In the tradition of the basso continuo the harmony was indicated with numbers above the bass line. The numbers contained the information of desired harmony, pretty much in the same way than chord symbols are used nowadays in popular music. They both indicate just the harmony, leaving a considerable amount of freedom in how to play the chords - the chordal ambitus and thickness, voice-leading or even the instrumentation were left at the responsibility of a player. This underlines another common characteristic between the interpretations of early music and popular music; they do not share the romantic "genious-myth", where composers, virtuoso instrumentalists and conductors were seen as god-like creatures with divine qualities, hidden to ordinary people.
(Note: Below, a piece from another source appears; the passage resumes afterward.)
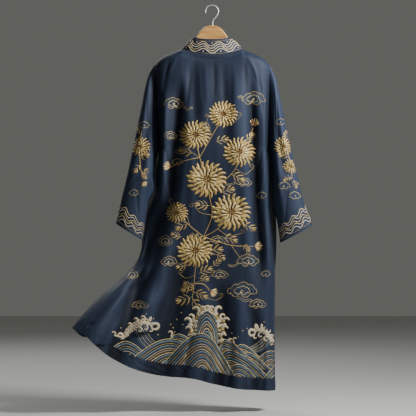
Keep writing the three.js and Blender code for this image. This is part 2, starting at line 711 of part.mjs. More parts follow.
// The wooden arms follow the shoulders, with rounded edges and a hole for the hook.
function hangerArms() {
  const topLine = reader(HANGER_TOP, "x");
  const underLine = reader(HANGER_UNDER, "x");
  const drop = CLOTH / 2 + ARM_SEAT_GAP;
  // Under the cloth an arm stays square below it by the same drop all the way.
  const armTop = (x) => {
    const slope = (shoulderLine(x + 1, "z") - shoulderLine(x - 1, "z")) / 2;
    return shoulderLine(x, "z") - drop * Math.hypot(1, slope);
  };
  const top = (x) => (x < NECK_X ? topLine(x, "z") : armTop(x));
  const xs = [];
  for (let x = 0; x < 72; x += 8) xs.push(x);
  for (let x = 72; x < ARM_END_X; x += 12) xs.push(x);
  const rings = [...xs.slice(1).map((x) => -x).reverse(), ...xs].map((x) => {
    const wide = Math.abs(x);
    return { x, high: top(wide), low: underLine(wide, "z"), depth: WOOD_DEPTH };
  });
  for (const share of [0.5, 0.87, 1]) {
    const squeeze = Math.sqrt(1 - (0.94 * share) ** 2);
    const high = top(ARM_END_X);
    const low = underLine(ARM_END_X, "z");
    const centre = (high + low) / 2;
    const end = {
      high: centre + ((high - low) / 2) * squeeze,
      low: centre - ((high - low) / 2) * squeeze,
      depth: WOOD_DEPTH * squeeze,
    };
    const x = ARM_END_X - 4 + ARM_ROUND_END * share;
    rings.unshift({ ...end, x: -x });
    rings.push({ ...end, x });
  }
  const points = rings.map(({ x, high, low, depth }) => {
    const round = Math.min(WOOD_ROUND, depth / 2.01, (high - low) / 2.01);
    const corners = [
      { y: 1, z: high - round, from: 0 },
      { y: -1, z: high - round, from: 90 },
      { y: -1, z: low + round, from: 180 },
      { y: 1, z: low + round, from: 270 },
    ];
    return corners.flatMap((corner) =>
      [0, 45, 90].map((degrees) => {
        const angle = THREE.MathUtils.degToRad(corner.from + degrees);
        const y = corner.y * (depth / 2 - round) + round * Math.cos(angle);
        return new THREE.Vector3(x, y, corner.z + round * Math.sin(angle));
      }),
    );
  });
  const hole = [HANGER_TOP[0].z - HOOK_DEEP - HOOK_CLEAR, 0].map((z) =>
    Array.from({ length: 14 }, (_, i) => {
      const angle = (i / 14) * 2 * Math.PI;
      const radius = HOOK_WIRE + HOOK_CLEAR;
      return new THREE.Vector3(HOOK_STEM_X + radius * Math.cos(angle), radius * Math.sin(angle), z);
    }),
  );
  return geometryOf(solidOf(loft(points)).subtract(solidOf(loft(hole))));
}

// The wire hook: a stem, an easy bend to the right, and a crown that ends on the left.
function hook() {
  const crown = HOOK_WIRE - HOOK_BEND;
  const stemTop = HANGER_TOP[0].z;
  const route = HOOK_NECK.map(({ x, up }) => new THREE.Vector3(x, 0, stemTop + up));
  for (let degrees = HOOK_CROWN.from; degrees <= HOOK_CROWN.to; degrees += HOOK_CROWN.step) {
    const angle = THREE.MathUtils.degToRad(degrees);
    const [x, z] = [HOOK_BEND * Math.cos(angle), crown + HOOK_BEND * Math.sin(angle)];
    route.push(new THREE.Vector3(x, 0, z));
  }
  const path = new THREE.CatmullRomCurve3(route);
  const steps = 44;
  const rings = Array.from({ length: steps + 1 }, (_, j) => {
    const centre = path.getPointAt(j / steps);
    const along = path.getTangentAt(j / steps);
    const side = new THREE.Vector3(along.z, 0, -along.x);
    const radius = HOOK_WIRE * (j === steps ? HOOK_TIP : 1);
    return Array.from({ length: 10 }, (_, i) => {
      const angle = (i / 10) * 2 * Math.PI;
      const point = centre.clone().addScaledVector(side, radius * Math.cos(angle));
      point.y += radius * Math.sin(angle);
      return point;
    });
  });
  return loft(rings);
}

// The cloth is matt silk, the hanger varnished beech with a steel hook.
const navy = { color: 0x232e49, roughness: 0.72, metalness: 0 };
const back = backPanel();
const frontLeft = frontPanel(-1);
const frontRight = frontPanel(1);
const collarBand = collar(back.seam, frontLeft.seam, frontRight.seam);
const clothWalls = [
  { name: "back", walls: back.walls },
  { name: "front_left", walls: frontLeft.walls },
  { name: "front_right", walls: frontRight.walls },
  { name: "sleeve_left", walls: sleeve(-1) },
  { name: "sleeve_right", walls: sleeve(1) },
].flatMap((piece) => piece.walls.map((one) => ({ ...one, name: `${piece.name}_${one.name}`, look: navy })));
const pieces = [
  ...clothWalls,
  { name: "collar", geometry: collarBand, look: { color: 0x1b2440, roughness: 0.7, metalness: 0 } },
  { name: "hanger_arms", geometry: hangerArms(), look: { color: 0xc08a4e, roughness: 0.45, metalness: 0 } },
  { name: "hanger_hook", geometry: hook(), look: { color: 0xb9babd, roughness: 0.3, metalness: 1 } },
];

const robe = new THREE.Group();
for (const { name, geometry, look } of pieces) {
  const mesh = new THREE.Mesh(geometry, new THREE.MeshStandardMaterial(look));
  mesh.name = name;
  robe.add(mesh);
}
export default robe;
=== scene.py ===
"""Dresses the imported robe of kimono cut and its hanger: cloth, embroidery, wood and steel."""

import math

import bpy
import numpy as np
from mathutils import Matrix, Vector
from mathutils.bvhtree import BVHTree


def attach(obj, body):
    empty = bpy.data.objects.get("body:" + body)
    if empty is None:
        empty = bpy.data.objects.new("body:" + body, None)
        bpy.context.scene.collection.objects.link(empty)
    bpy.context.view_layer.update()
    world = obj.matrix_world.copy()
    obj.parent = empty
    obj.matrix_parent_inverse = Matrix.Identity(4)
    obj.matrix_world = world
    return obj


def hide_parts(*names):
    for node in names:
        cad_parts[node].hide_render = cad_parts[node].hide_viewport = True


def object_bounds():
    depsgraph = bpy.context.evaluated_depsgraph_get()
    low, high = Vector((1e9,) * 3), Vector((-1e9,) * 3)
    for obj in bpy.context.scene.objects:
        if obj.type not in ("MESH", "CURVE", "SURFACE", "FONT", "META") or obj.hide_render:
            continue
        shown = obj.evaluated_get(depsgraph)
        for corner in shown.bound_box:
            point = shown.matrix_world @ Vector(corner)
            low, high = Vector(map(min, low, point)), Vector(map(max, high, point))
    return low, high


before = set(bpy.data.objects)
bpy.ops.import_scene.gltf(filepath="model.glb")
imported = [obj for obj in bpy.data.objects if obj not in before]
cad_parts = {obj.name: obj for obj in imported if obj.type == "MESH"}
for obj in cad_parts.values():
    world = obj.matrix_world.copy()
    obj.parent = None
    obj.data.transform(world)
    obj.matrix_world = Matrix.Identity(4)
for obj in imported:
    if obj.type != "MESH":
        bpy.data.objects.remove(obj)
cad_low, cad_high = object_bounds()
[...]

This ideology eventually led to the idea that a composer must control all the parameters in music: the improvisational elements vanished, the use of figured bass and basso continuo came to end and the overall instrumentation got strictly defined by the composer. The notational accuracy of music became essential. In other words, the concept of entertainment was changed to the concept of art. Composers who used to be considered as craftsmen were rapidly promoted to "geniuses", whose mental resources were seen "divine". Consequently, romantic tradition abandoned the basic attitude that early music and popular music share: music is entertainment and people making music need not take themselves that seriously.


As essential as the observations of the similarities of the natures of early music and popular music were for our arrangements of Zappa, they were merely just tools that could be utilised during the process of making music. When working with people, the final musical result is always dependent on the output of individual musicians. FZ refered to this when pointing out the importance of "styling" and "the right attitude". My task as an arranger and a kind of a band leader (=the person who pays the bills) was to find out how the musical resources of individual musicians could serve the music best.